In 2011, CFIUS reported for the first time that the US Intelligence Community (USIC) “judges with moderate confidence that there is likely a coordinated strategy” by foreign entities to acquire companies involved in US critical technologies. However, in 2012 CFIUS reported that the USIC “judges it unlikely that there is a coordinated strategy” by foreign entities to acquire companies involved in US critical technologies.
In 2013, CFIUS carved out a middle ground, reporting that the USIC “believes there may be an effort among foreign governments or companies” to acquire companies involved in US critical technologies. The seemingly shifting assessments may reflect different sensitivities to Chinese investments. But perhaps the more important takeaway from this arcane point is that CFIUS actions and assessments are often unpredictable and sometimes impenetrable.
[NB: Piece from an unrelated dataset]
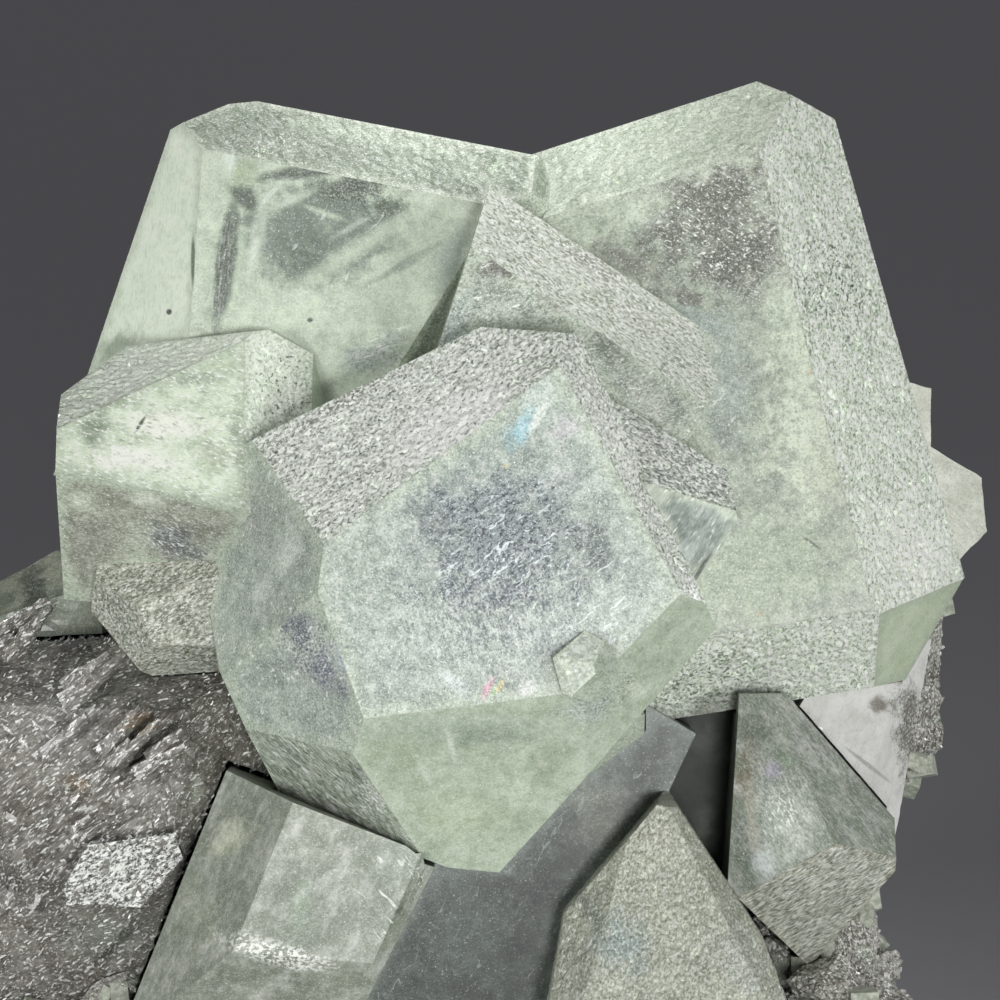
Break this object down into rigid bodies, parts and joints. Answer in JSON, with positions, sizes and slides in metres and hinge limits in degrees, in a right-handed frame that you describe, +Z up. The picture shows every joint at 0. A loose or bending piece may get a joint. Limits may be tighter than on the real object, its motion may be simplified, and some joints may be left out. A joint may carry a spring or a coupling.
{
  "type": "fluorite specimen",
  "caption": "Mineral specimen: intergrown translucent pale green cubic crystals with frosted bevelled edges on a pale rock matrix with a flat cut base.",
  "frame": {"origin": "centre of the specimen's bounding box at the flat cut base", "axes": "+Z up out of the base; +X to the right as the specimen is displayed, its longest extent; the display side faces -Y, and Y is the shortest extent"},
  "size_m": [0.0649, 0.0566, 0.0629],
  "materials": {
    "pale_green_fluorite": "clear to milky crystal, glassy cube faces, frosted bevels",
    "grey_green_fluorite": "translucent grey green crystal, partly sandy faces",
    "smoky_fluorite": "dark etched crystal with sparkling needles",
    "white_fluorite": "milky white crystal",
    "rock_matrix": "rough broken rock with a fine crystalline grain"
  },
  "bodies": {
    "root": {"upper_crystals": "pale_green_fluorite", "lower_crystals": "grey_green_fluorite", "dark_crystal": "smoky_fluorite", "back_left_crystals": "grey_green_fluorite", "pale_crystal": "white_fluorite", "white_crystals": "white_fluorite", "matrix": "rock_matrix"}
  },
  "joints": []
}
CFIUS’ report on calendar year 2013 documents a continued aggressiveness in reviewing transactions between foreign and US companies that implicate national security concerns. It also indicates that CFIUS is increasingly inclined to require proposed transactions to undergo the investigation phase of the review, which more than doubles the review timeline. Therefore, parties to potential inbound US investment should plan with an appropriate timeframe in mind.